How Much THC is REALLY in that Brownie?
While I do not personally partake in its use, I do believe medical marijuana under the appropriate supervision and with a knowledgeable and responsible consumer has its place in complementary alternative medicine. As a health professional and citizen, it’s my duty to be informed of the laws, to not pass judgement and understand the effects THC has on the patients I treat.
In states where marijuana is legal, pot comes in cookies, mints, gummies, protein bars — even pretzels. These commercial products are labeled with the amount of high-inducing Tetrahydrocannabinol, THC. That information helps medical marijuana consumers get the desired dose to treat their ailment and allows recreational consumers to target their buzz.
But scientists are finding that a chocolate edible brownie labeled as 10 milligrams of THC could have far more and send someone to the emergency room with hallucinations.
Chemists say there’s something about chocolate that interferes with potency testing. Marijuana contains hundreds of chemicals, including cannabinoids such as THC and CBD and they’re posing problems when they’re processed with other products – such as chocolate. The more chocolate, the less accurate the test results. It’s believed that THC is clinging to the fat in chocolate, effectively hiding it during testing. And because of that, one could be consuming more THC than they asked for.
The federal government still considers marijuana illegal, yet more than 30 U.S. states allow it for at least medical use and many others allow recreational use. Even in those states, there are no recognized standard methods for testing products for safety and quality. Chemists working for marijuana companies and testing labs are developing those standards and some are legally protecting their ideas.
The process in how THC content is measured varies due to the lack of regulation and standardization within the cannabis industry.

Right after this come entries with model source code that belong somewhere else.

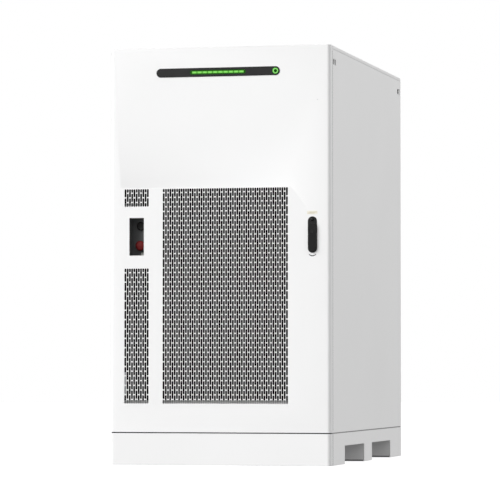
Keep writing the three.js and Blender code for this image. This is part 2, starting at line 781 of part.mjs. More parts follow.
function makeFans() {
  const y1 = depth - 1.5 - air;
  const y0 = y1 - fan.depth;
  const half = fan.size / 2;
  fanCentres().forEach((x, index) => {
    const name = index ? "right" : "left";
    const spokes = [0, 1, 2, 3].map((k) =>
      new THREE.BoxGeometry(fan.size - fan.rim, spoke.deep, spoke.wide)
        .rotateY((k * Math.PI) / 4)
        .translate(x, y0 + spoke.deep / 2, fan.z),
    );
    const housing = solid(block(x - half, x + half, y0, y1, fan.z - half, fan.z + half))
      .subtract(solid(barY(x, fan.z, half - fan.rim, y0 - past, y1 + past, 40)));
    const motorPlate = barY(x, fan.z, fan.motor, y0, y0 + spoke.deep, 28);
    const frameShape = [...spokes, motorPlate].reduce((all, part) => all.add(solid(part)), housing);
    piece(`fan_frame_${name}`, geometryOf(frameShape), black);

    const blades = [];
    for (let k = 0; k < blade.count; k++) {
      const one = new THREE.BoxGeometry(blade.long, blade.thick, blade.wide)
        .rotateX(blade.twist)
        .translate(blade.radius, 0, 0);
      blades.push(one.rotateY((k * 2 * Math.PI) / blade.count).translate(x, y0 + blade.y, fan.z));
    }
    const hubBar = barY(x, fan.z, fan.hub, y0 + fan.rotorFront, y0 + fan.rotorBack, 28);
    const rotor = carve([hubBar, ...blades]);
    piece(`fan_rotor_${name}`, rotor, graphite);
  });
}

// ---------------------------------------------------------------- the whole cabinet

makePlinth();
makeEnclosure();
makeDoor();
makeStatusBar();
makeHandle();
makeHinges();
makeRack();
makeControlBox();
makeBusbars();
makeFans();

cabinet.position.set(-width / 2, -(depth - handle.front) / 2, 0);
const batteryCabinet = new THREE.Group();
batteryCabinet.add(cabinet);

export default batteryCabinet;
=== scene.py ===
"""Looks of the free-standing battery cabinet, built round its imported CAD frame.

Shapes are laid out in cabinet millimetres: x from the left side, y from the front face of the door
towards the back, z from the floor. Finished pieces are in the row frame, in metres.
"""

import json
import math

import bmesh
import bpy
from mathutils import Matrix, Vector
from mathutils.geometry import delaunay_2d_cdt

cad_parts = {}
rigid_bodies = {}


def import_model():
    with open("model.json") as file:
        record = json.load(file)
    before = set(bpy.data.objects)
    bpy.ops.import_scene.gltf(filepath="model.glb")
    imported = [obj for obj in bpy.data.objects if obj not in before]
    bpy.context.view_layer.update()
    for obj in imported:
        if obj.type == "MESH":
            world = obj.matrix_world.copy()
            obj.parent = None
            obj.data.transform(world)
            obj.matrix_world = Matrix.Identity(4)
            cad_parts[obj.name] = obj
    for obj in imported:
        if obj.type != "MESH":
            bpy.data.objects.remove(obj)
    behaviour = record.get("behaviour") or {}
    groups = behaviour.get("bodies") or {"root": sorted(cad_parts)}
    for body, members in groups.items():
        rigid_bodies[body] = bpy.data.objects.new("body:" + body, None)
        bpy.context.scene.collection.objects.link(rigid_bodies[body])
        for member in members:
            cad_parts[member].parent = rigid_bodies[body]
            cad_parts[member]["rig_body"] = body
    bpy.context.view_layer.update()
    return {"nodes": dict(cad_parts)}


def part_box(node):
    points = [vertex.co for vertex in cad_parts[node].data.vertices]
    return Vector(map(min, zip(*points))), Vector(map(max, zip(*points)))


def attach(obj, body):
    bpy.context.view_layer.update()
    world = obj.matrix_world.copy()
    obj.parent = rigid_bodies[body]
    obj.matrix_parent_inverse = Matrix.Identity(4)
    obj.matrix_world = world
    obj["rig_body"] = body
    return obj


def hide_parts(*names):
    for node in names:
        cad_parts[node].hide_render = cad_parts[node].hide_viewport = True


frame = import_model()

MM = 0.001
DOOR_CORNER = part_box("door_panel")[0]
TO_ROW = Matrix.Translation((DOOR_CORNER.x, DOOR_CORNER.y, 0)) @ Matrix.Scale(MM, 4)
TO_CABINET = TO_ROW.inverted()


# ---------------------------------------------------------------- driving dimensions, millimetres

SHEET = 1.5
SHARP = math.radians(32)  # edges between faces at a larger angle are crisp, or rounded by a bevel
FLAT = math.radians(0.5)  # faces at a smaller angle become one

DOOR_RADIUS = 10.5
DOOR_FLANGE = 22.0
HINGE_FLANGE = 36.0
HINGE_NOTCH = (2.0, 28.8, 32.0)  # from x, to x, half height
WINDOW_RIM = 2.0  # how far a fitting covers the door round its opening
BAR_RIM = 1.5
HANDLE_RIM = 1.2
PIN_HOLE = (565.0, 961.0, 1.25)  # x, z and radius of the small hole above the handle
DISH_RADIUS = 12.4
DISH_WIDE = 1.5
DISH_RISE = 3.2

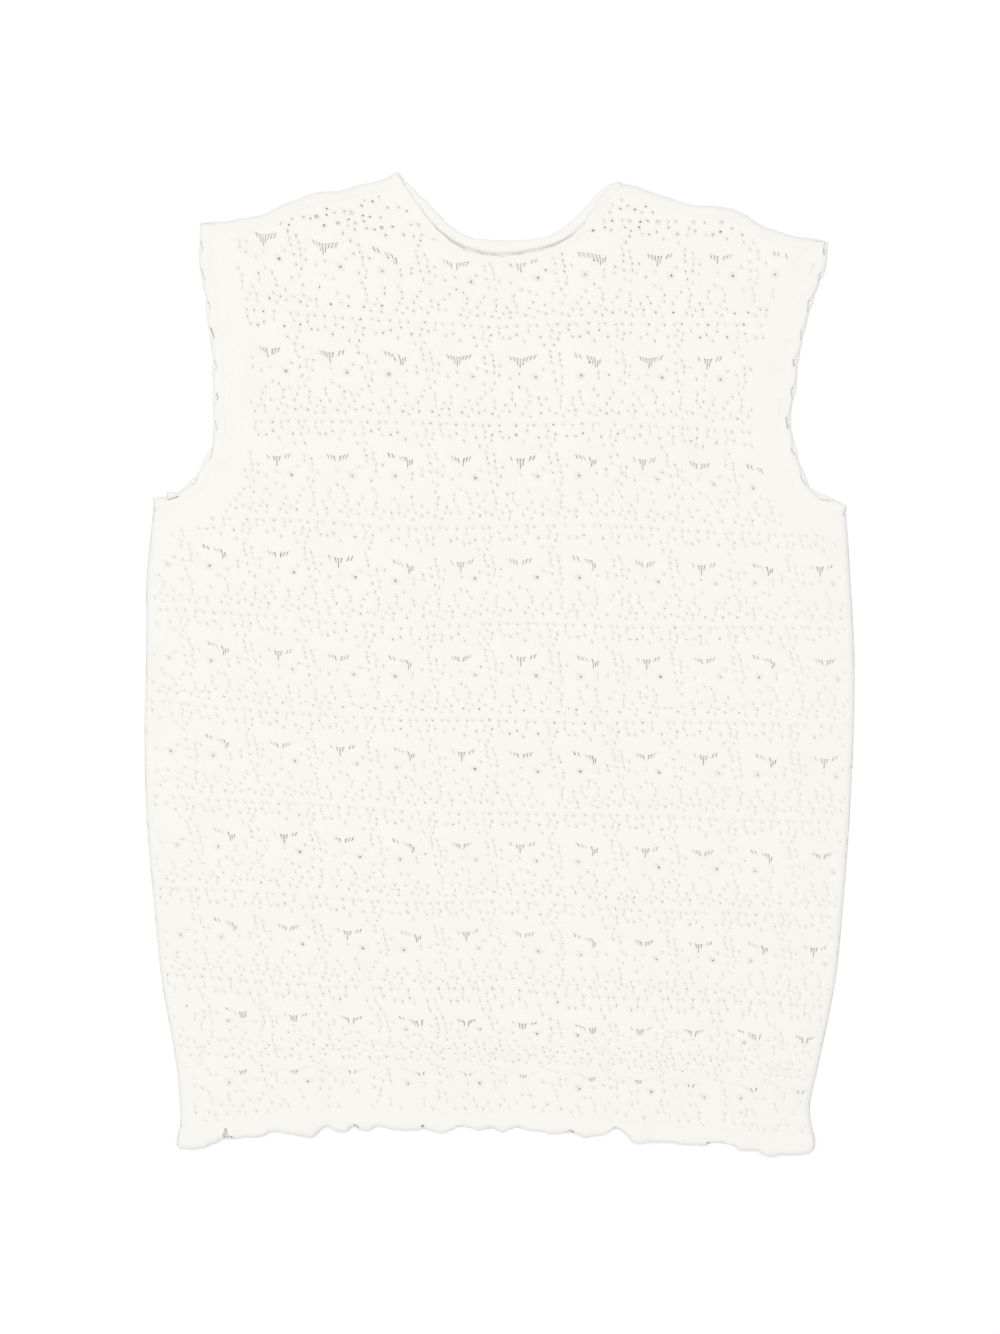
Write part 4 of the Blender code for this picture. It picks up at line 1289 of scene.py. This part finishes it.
# How far in from its table of lobes the edge lies, and how it waves and rises.
HEM_IN, HEM_BACK_IN, HEM_BACK_FOLLOWS = 0.3, 0.4, 1.2
HEM_EDGE_WAVES = ((0.3, 1.3, 0.0), (0.35, 2.9, 1.0))
HEM_RISE, HEM_LOWEST, HEM_WAVES = 0.22, -0.5, ((0.2, 3.3, 0.0),)
# Rows slant at the corners, and the back's stretch starts some stations in.
LEAN_LEFT, LEAN_RIGHT, LEAN_FADE = 0.36, 0.05, 9.0
HEM_BACK_STATIONS = slice(8, -8)
line = smooth_line(HEM, BAND_STEP)
length = along(line)
lobes_x, lobes_out = np.array(HEM_LOBES).T
where = np.interp(line[:, 0], lobes_x, np.arange(len(lobes_x)))
share = (1 - np.cos(np.pi * (where - np.floor(where)))) / 2
outer = lobes_out[np.floor(where).astype(int)]
hem_reach = outer + share * (lobes_out[np.ceil(where).astype(int)] - outer)
hem_front = band(
    "hem_edging_front_knit",
    line,
    HEM_FRONT_SECTION,
    waver(hem_reach - HEM_IN, length, HEM_EDGE_WAVES),
    waver(HEM_RISE * np.maximum(hem_reach, HEM_LOWEST), length, HEM_WAVES),
    edging_yarn,
    [
        (k + step, row)
        for place, steps, rows in HEM_GAPS
        for k in np.nonzero(np.diff(np.sign(line[:, 0] - place)))[0]
        for step in range(steps)
        for row in rows
    ],
    lean=LEAN_LEFT * np.exp(-length / LEAN_FADE)
    - LEAN_RIGHT * np.exp(-(length[-1] - length) / LEAN_FADE),
)
back_reach = scallops(length, HEM_SCALLOP, HEM_LOBE, HEM_BACK_PHASE)
back_reach = back_reach + HEM_BACK_FOLLOWS * np.minimum(hem_reach, 0.0)
hem_back = band(
    "hem_edging_back_knit",
    line[HEM_BACK_STATIONS],
    HEM_BACK_SECTION,
    back_reach[HEM_BACK_STATIONS] - HEM_BACK_IN,
    np.zeros(len(line[HEM_BACK_STATIONS])),
    edging_yarn,
)
for layer, piece in (("front", hem_front), ("back", hem_back)):
    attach(piece, "root")
    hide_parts(f"hem_edging_{layer}")
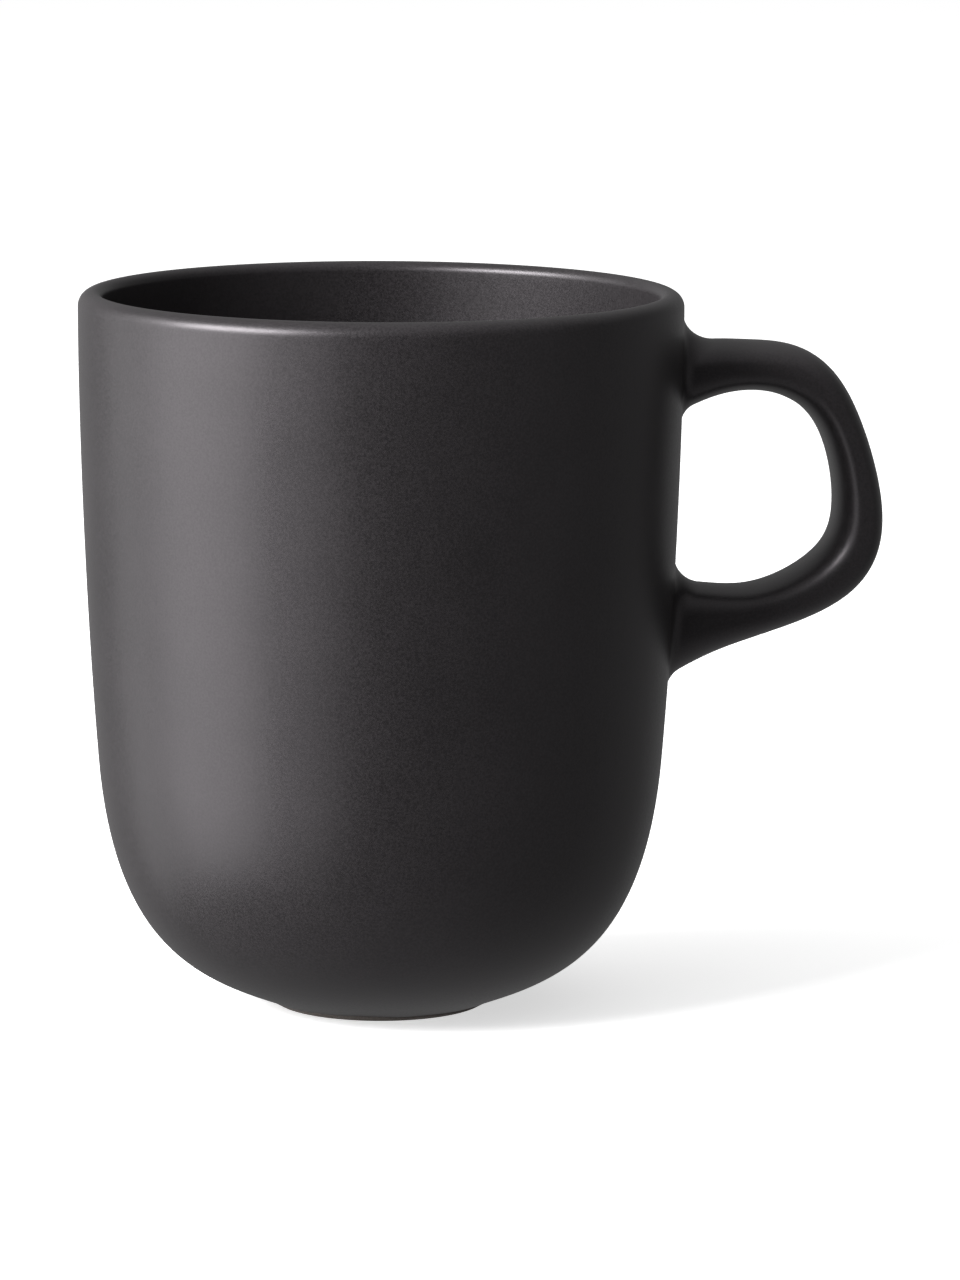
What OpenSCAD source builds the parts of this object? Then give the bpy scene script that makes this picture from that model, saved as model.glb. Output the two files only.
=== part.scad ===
// Large stoneware mug: a turned cup on a low foot ring, a strap handle fixed to its
// wall with two slip joints, and a coat of matte glaze over everything but the foot.
// The mug stands on z = 0 with its own axis on Z. The handle is on +X. Millimetres.

/* [Cup] */
// Height of the mug
cup_h = 103.6; // [100:0.1:107]
// Outer radius at the rim
rim_r = 43.4; // [42.4:0.1:44.4]
// Radius of the lip's outer edge
lip_outer_r = 2.1; // [1.9:0.1:2.4]
// Outer radius where the wall turns into the rounded bottom
belly_r = 40.7; // [39.5:0.1:41.5]
// Height where the wall turns into the rounded bottom
belly_z = 35.8; // [32:0.1:39]
// Wall thickness under the lip, glaze included
rim_wall = 3.5; // [3.4:0.1:3.8]
// Wall thickness at the bottom's edge, glaze included
floor_wall = 5; // [4.4:0.1:5.5]

/* [Foot] */
// Outer radius of the foot, at the glaze line
foot_r = 16.3; // [15.5:0.1:17]
// Height of the glaze line above the table
foot_h = 0.8; // [0.6:0.1:1]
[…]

Unlike other industries there isn’t an overseeing agency directing how testing should occur, which methods or machinery should be used or what settings should be in place for laboratory equipment – and this is what leads to discrepancies. How one lab tests for potency may be different from how another lab tests. In addition to variations in how THC potency testing occurs in commercial products, there is also the knowledge deficit in how THC is absorbed by consumers. Smoking cannabis versus ingesting it are two totally different things. Smoking it allows for the consumer to feel the effects in a matter of a few seconds. When someone digests it, the onset of effects takes longer but it lasts longer.
Since everyone has a different metabolism and tolerance level, the length of an edible high can vary from person to person. But one thing is for sure — the high from eating marijuana lasts longer than the high from smoking it. Since edibles typically contain a much higher level of THC and take longer to be metabolized in the body, the effects can last for several hours and make it difficult to function properly throughout the day.
Ingestion of low doses of THC generally cause one to laugh a lot more and feeling giddy, in some cases you can become anxious or paranoid. However, hallucinations can occur in high doses. And this can happen when people eat more than they would smoke or vaporize. Hallucination can also happen from the possibility of it also be laced with hallucinogens.
People find themselves in physical and/or mental distress after consuming too much cannabis. They eat one brownie, and frustrated that 10 minutes has passed and they’re not getting high yet – they eat another thinking the first one didn’t work. It just takes longer for the edible high to take effect unlike smoking it which can get you high in seconds because of its immediate absorption from your lungs into the bloodstream.
These people can present as feeling hot, dizzy, paranoid, having visual and auditory hallucinations, extremely anxious, have nausea and vomiting, can become violent and irrational, and even complain of problems breathing and chest pain as if they’re having a heart attack.
When patients with these symptoms present in the ER we monitor their blood pressure, heart rate, temperature, respiratory rate, oxygen levels, heart rhythms and treat their symptoms. There is no antidote for THC overdose. Depending on their symptoms we may do any or all of the following:
- Place them on cardiac monitors and administer oxygen.
- If severely hallucinating administer an antipsychotic like Zyprexa.
- If severely agitated or anxious administer for sedation a benzodiazepine like Ativan.
- We may even have to put them in restraints if they’re combative and pose as a danger to themselves or others.
- We may administer intravenous fluids for hydration and anti-nausea medications such as Zofran.
And then, they sleep it off for several hours. And most times when they wake up they have NO IDEA what happened and when you tell them – they don’t or can’t even believe it. This information isn’t to bash the cannabis industry or plant fear into potential users. The intention is to inform you of what could happen if you aren’t a cautious and informed consumer. I hope this helps.